The Charleston Symphony has a core of 24 players, augmented as necessary from a regular roster of outstanding freelancers. ‘It’s incredibly impressive what they’re able to achieve’, Heyward told me. And there is a significant difference for a young conductor on the rise who has been guesting all over the world. ‘I hardly ever know anyone’s name in these orchestras. Here in Charleston, I know every single musician. To be able to say to [concertmaster and artistic advisor] Yuriy Bekker, “I want a little bit more of this”, or to bassoonist Kathy St. John, “Can we come in more slowly here?”, is special’. In fact, it was St. John who gave the young note-taking Heyward a present of the full score of Tchaikovsky’s last three symphonies – which he used for his performances Thursday and Saturday nights.
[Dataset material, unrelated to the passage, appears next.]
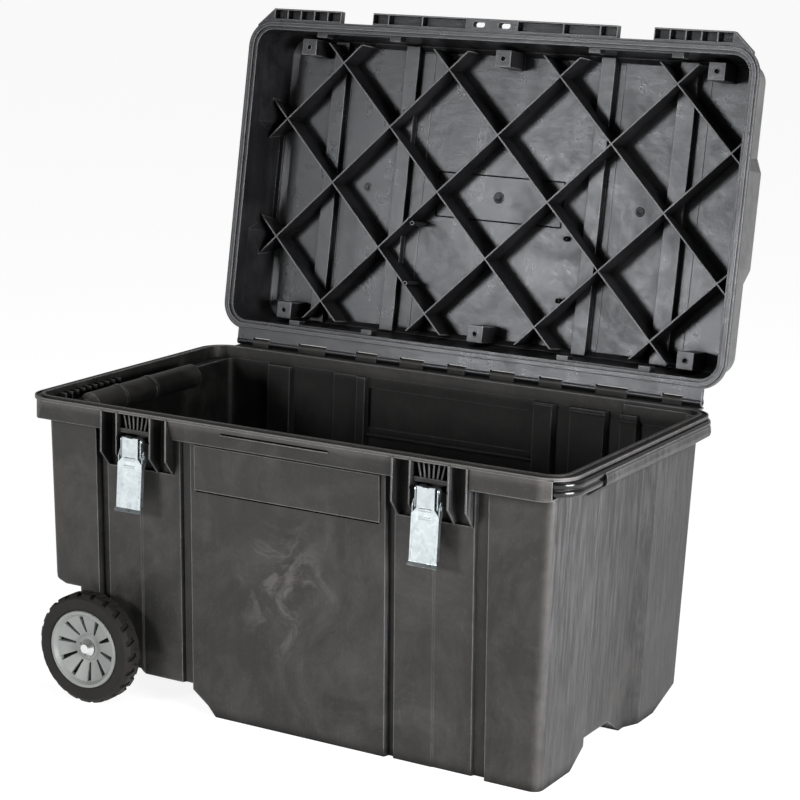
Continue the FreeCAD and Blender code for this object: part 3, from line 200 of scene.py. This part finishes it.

When I talked to Vadim Gluzman after the concert about the young conductor’s brilliant technique, he said, ‘Of course, everything is technique but technique at the end of the day is secondary, it’s a means of transportation and if you don’t know where to go, you could sit in a Bentley and not get anywhere. You have to have ideas, talent and purpose. And when I met Jonathon for the first time and worked with him this week, I thought, okay, there is a future for classical music’.
Laurence Vittes
This review truly captured the concert. My hope is that the Post and Courier, our Charleston Newspaper, will again hire someone to review our wonderful concerts and theater here in Charleston. The Symphony performs each Masterworks concert on two nights. How wonderful if the citizens of Charleston could have a review to encourage those who don’t already have tickets to get them for the second night. The reviews were always an important part of the Spoleto Festival experience. But they have not had a reviewer for at least 5 years or more.